Faux. Les sources d’énergie renouvelable sont une alternative viable et rentable. Les nouveaux investissements dans les énergies renouvelables ont dépassé le pétrole, le charbon et le gaz pour la première fois dans l’histoire l’année dernière. Le temps des énergies fossiles accessibles à bon marché et révolu. L’humanité consomme de plus en plus d’énergie et nous ne pouvons perdurer dans la même voie. En utilisant des projections réalistes, on peut affirmer que les technologies existantes pourraient fournir toute l’énergie dont la planète a besoin d’ici 2050.

A windfarm in Workington, Cumbria, UK
Parc éolien à Workington, comté de Cumbria, Royaume-Uni. © Global Warming Images / WWF-Canon

Qui plus est, le développement les projets de développement des énergies fossiles nous enferment dans une logique qui sera extrêmement dommageable pour notre économie!

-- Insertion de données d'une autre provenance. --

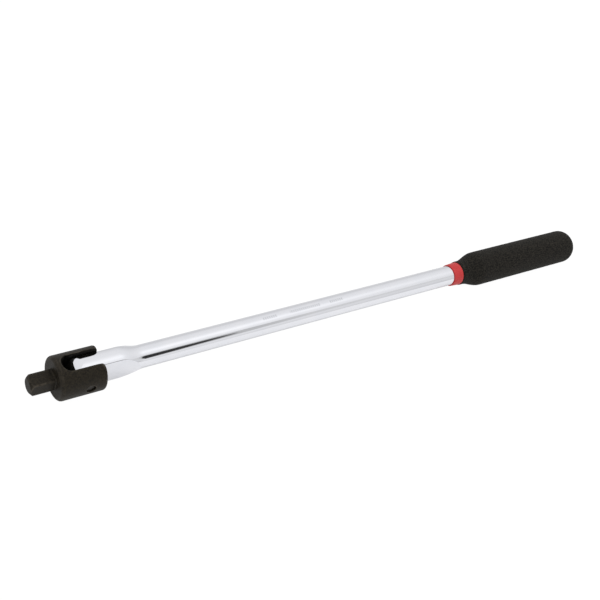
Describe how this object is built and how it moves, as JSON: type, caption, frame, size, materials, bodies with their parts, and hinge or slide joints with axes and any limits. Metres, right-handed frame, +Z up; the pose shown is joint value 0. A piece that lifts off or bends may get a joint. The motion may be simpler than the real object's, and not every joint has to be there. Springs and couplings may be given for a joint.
{
  "type": "breaker bar",
  "caption": "Long chromed lever with a flat tongue pinned in a swivelling black fork head that ends in a half-inch drive square, and a closed foam grip behind a red ring.",
  "frame": {"origin": "centre of the drive square's end face", "axes": "+X along the tool from the drive square to the grip, +Y along the hinge pin, +Z up, at right angles to the pin"},
  "size_m": [0.6, 0.036, 0.036],
  "materials": {
    "phosphated_steel": "black manganese phosphate, oiled, satin",
    "pin_steel": "blackened steel with cut ends",
    "ball_steel": "ground and polished",
    "spring_steel": "drawn wire, oiled",
    "chrome_plate": "bright polished chrome plate",
    "ring_plastic": "red, semi-gloss",
    "grip_foam": "black closed-cell rubber foam, matt skin"
  },
  "bodies": {
    "handle": {"lever_bar": "chrome_plate", "plunger_spring": "spring_steel", "grip_ring": "ring_plastic", "foam_grip": "grip_foam"},
    "head": {"drive_head": "phosphated_steel", "hinge_pin": "pin_steel", "socket_ball_spring": "spring_steel"},
    "socket_ball": {"socket_ball": "ball_steel"},
    "friction_plunger": {"friction_plunger": "ball_steel"}
  },
  "joints": [
    {"name": "head_swivel", "type": "hinge", "parent": "handle", "child": "head", "pos_m": [0.0442, 0, 0], "axis": [0, 1, 0], "range_deg": [-90, 90]},
    {"name": "socket_ball_press", "type": "slide", "parent": "head", "child": "socket_ball", "axis": [0, 0, 1], "range_m": [0, 0.0013], "stiffness_N_per_m": 2000, "springref_m": -0.001, "deforming": ["socket_ball_spring"]},
    {"name": "plunger_press", "type": "slide", "parent": "handle", "child": "friction_plunger", "axis": [1, 0, 0], "range_m": [0, 0.0015], "stiffness_N_per_m": 3000, "springref_m": -0.001, "deforming": ["plunger_spring"]}
  ]
}
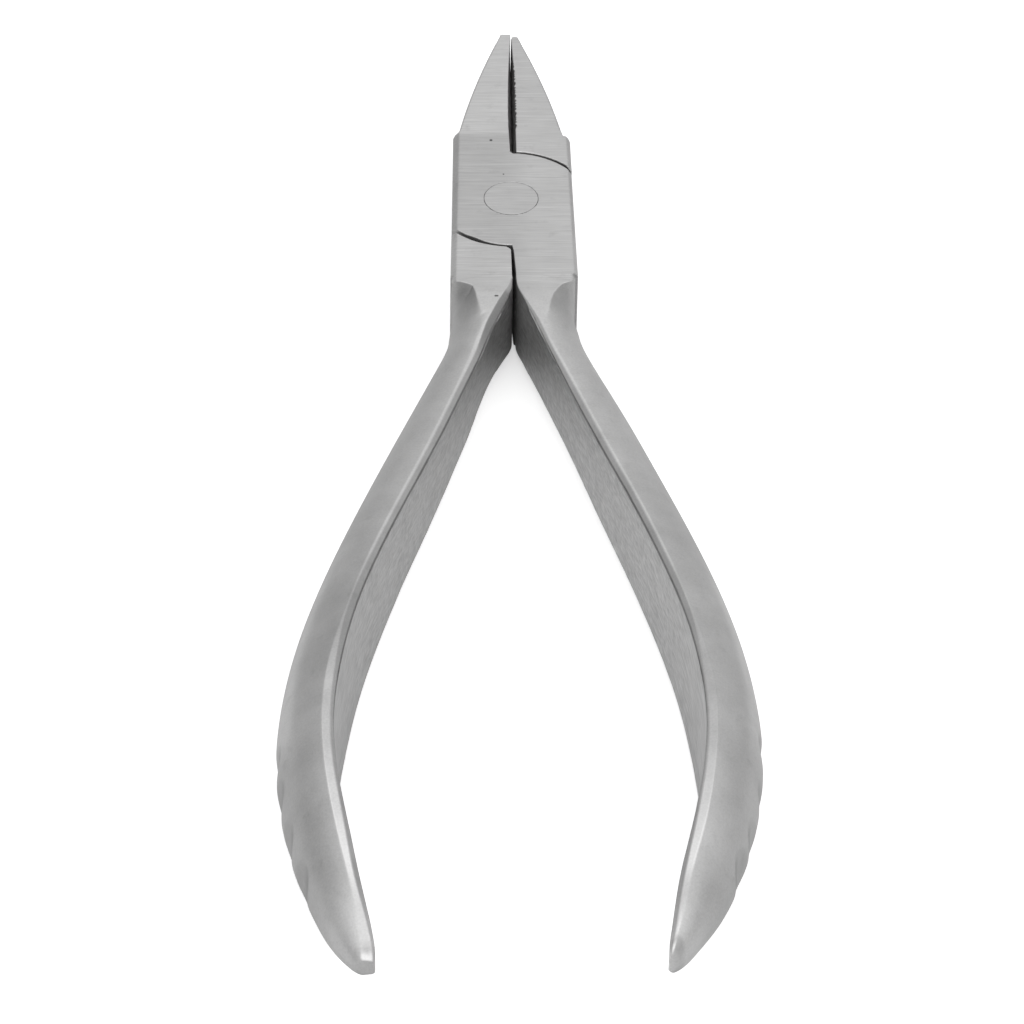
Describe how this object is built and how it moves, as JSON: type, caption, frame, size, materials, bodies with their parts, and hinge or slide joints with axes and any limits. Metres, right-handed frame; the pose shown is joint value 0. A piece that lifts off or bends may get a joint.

Signe que l’avenir est aux énergies propres, plusieurs fonds d’investissement désinvestissent des énergies fossiles pour investir dans les énergies renouvelables. En niant la réalité climatique et les cris des citoyens qui réclament de leurs dirigeants une vision d’avenir respectueuse de la science et de l’environnement, ceux qui nous entraînent tête baissée dans le projet Énergie Est, par exemple, risquent de nuire à notre prospérité. Les compagnies qui opèrent les sables bitumineux en Alberta ont perdu pas moins de 17 milliards $ en raison de levées de boucliers des groupes environnementaux et des citoyens. Devant l’absence d’acceptabilité sociale des projets d’oléoducs et d’expansion des sables bitumineux, l’entêtement des pétrolières et des gouvernements qui appuient ces projets apparaît déraisonnable et déconnecté.
Oui, il est possible d’agir contre les changements climatiques sans altérer la croissance et même en stimulant l’économie et la création d’emplois. Il faut maintenant que nos gouvernements entendent raison et agissent en consequence.